Qui, franchement, voudrait d’une mauvaise chose alors qu’il pourrait en avoir une bonne ? Arrêtons le ridicule. Un mauvais traitement vaut-il mieux qu’une bonne opération ? Dans le genre, on peut se demander si une mauvaise relation vaudrait mieux que la solitude ronchonne ? Hé bien oui, de quoi se tordre la tête, mais une relation désagréable vaut mieux que pas de relation du tout, n’est-ce pas ?

Alors, voici un conseil : pour entretenir une relation dégradée, vous ne devez surtout pas faire appel à un médiateur professionnel. Désormais vous le pouvez, certes, mais vous avez toujours la possibilité de vous adresser à des professionnels de la « gestion des conflits » : ils vous proposent aussi leur médiation gestionnaire. Ils savent créer des liens de dépendances, par procédures ou par manque de savoir-faire autrement. Quant à vous-même, vous disposez d’au moins 10 bonnes raisons pour vous écarter de la médiation professionnelle, laquelle risquerait de vous permettre de trouver un libre accord, de prendre une libre décision, de développer un projet relationnel que vous n’imaginez pas maintenant. Vous risqueriez de changer d’avis parce que vous auriez des idées nouvelles. Dommage pour l’entretien des habitudes de pensée ! D’autant plus que, somme toute, la chance du recours à la décision judiciaire, c’est de vous soumettre, hé bien oui, de vous soumettre à une décision qui ne vous plaira pas. 

10 idées pour ne rien lâcher des conflits qui vous pourrissent la vie. Cette liste en 10 points est à lire doucement, vous en apprécierez d’autant mieux toute la saveur.
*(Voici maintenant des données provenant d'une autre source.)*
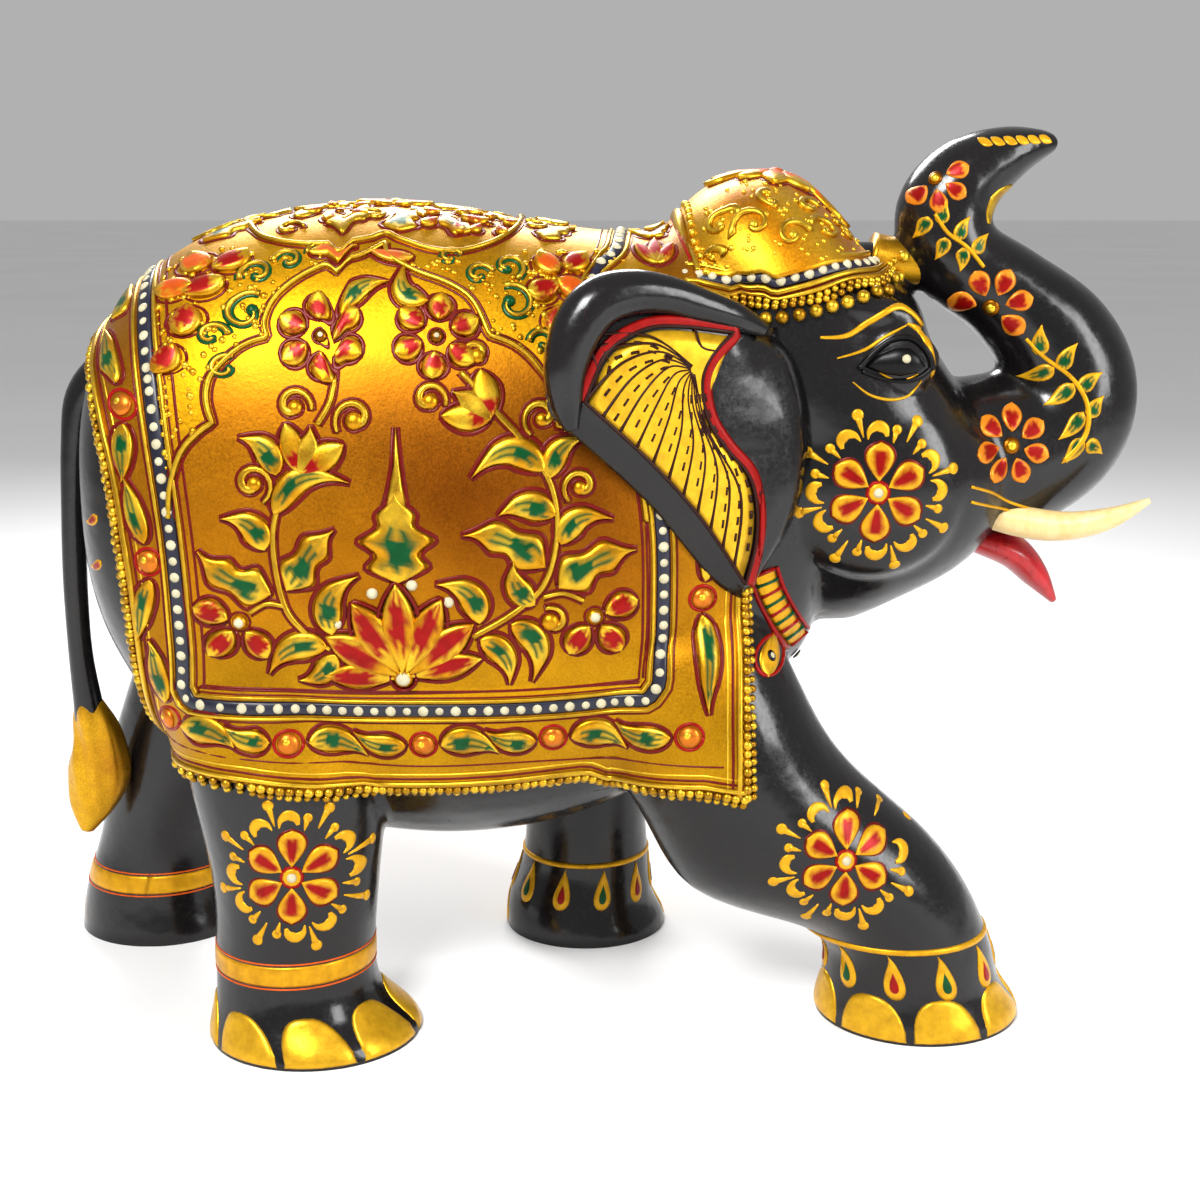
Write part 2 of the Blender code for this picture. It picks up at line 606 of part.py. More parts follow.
def make_necklace(form, parts, materials):
    before, normal = neck_plane(NECKLACE_FROM)
    after, _ = neck_plane(NECKLACE_TO)
    for name, side in SIDES:
        keep = [(before, tuple(-Vector(normal))), (after, normal),
                ((0, 0, NECKLACE_TOP), (0, 0, 1)), ((0, 0, NECKLACE_LOW), (0, 0, -1)),
                ((0, side * NECKLACE_INNER, 0), (0, -side, 0))]
        patch(f"{name}_necklace", form, 2 * GAP, NECKLACE_THICK, keep, [], parts,
              materials["gold_paint"])


def stand_on_origin(parts):
    """Moves everything so that the middle of the figure's footprint box is the origin."""
    bpy.context.view_layer.update()
    graph = bpy.context.evaluated_depsgraph_get()
    low, high = Vector((1e9,) * 3), Vector((-1e9,) * 3)
    for item in parts.objects:
        shape = item.evaluated_get(graph).to_mesh()
        for vertex in shape.vertices:
            low = Vector(map(min, low, vertex.co))
            high = Vector(map(max, high, vertex.co))
    shift = Matrix.Translation((-(low.x + high.x) / 2, -(low.y + high.y) / 2, -low.z))
    for item in parts.objects:
        item.data.transform(shift)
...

Voici donc les raisons du cœur – qui auraient plu à Blaise Pascal plus qu’à René Descartes – de ne pas faire appel à un médiateur professionnel, voici les dix raisons de rester en conflit :

  1. Vouloir que votre conflit dure longtemps : ça c’est bon, parce que ça préserve les certitudes, les croyances et les convictions…
  2. Vous contenter de passer de mauvaises nuits, englué dans votre stress : c’est bon aussi pour entretenir l’idée que c’est la faute de l’autre…
  3. Considérer que votre vie est mieux lorsque le dialogue est rompu dans l’adversité, en répétant toujours que la faute est dans l’autre camp : c’est bon aussi pour dire que si vous vous isolez c’est parce que l’autre ne veut pas…
  4. Vous enfoncer dans une amnésie concernant les plaisirs de l’existence : tant qu’il reste quelque chose à ronger, c’est qu’il y a l’espoir que la mémoire revienne en se disant « ah si j’avais su ».
  5. Chercher à entretenir la méfiance et la colère avec leurs relents et leurs aigreurs : le goût des choses changent, quoi qu’il en soit, avec le temps, alors …
  6. Abandonner votre libre-arbitre devenu illusoire pour vous satisfaire de l’hypothèse d’une décision contraignante : vous pourrez continuer à vous dire qu’en réalité on ne peut jamais être vraiment libre… Vous aurez ainsi un point de vue que vous affirmerez très « réaliste ».
  7. Repasser le même disque rayé sur les pseudo-nouveautés de votre perpétuel litige : la répétition est comme un refrain, on s’y habitue et l’habitude est formidable, elle se renouvelle chaque jour sous forme de répétition changeante.
  8. Vouloir entretenir en vous la peur et la frustration : c’est de l’émotion, on y puise quand même de la motivation…
  9. Augmenter votre budget avocats et système judiciaire, en alimentant la table des experts et des huissiers : ça permet de se dire qu’il faut moins dépenser ou plus faire rentrer d’argent… ça donne un objectif. 
  10. Baigner dans le jus de vos plaintes, justifications et récriminations : la victimisation finie toujours par trouver des oreilles attentives…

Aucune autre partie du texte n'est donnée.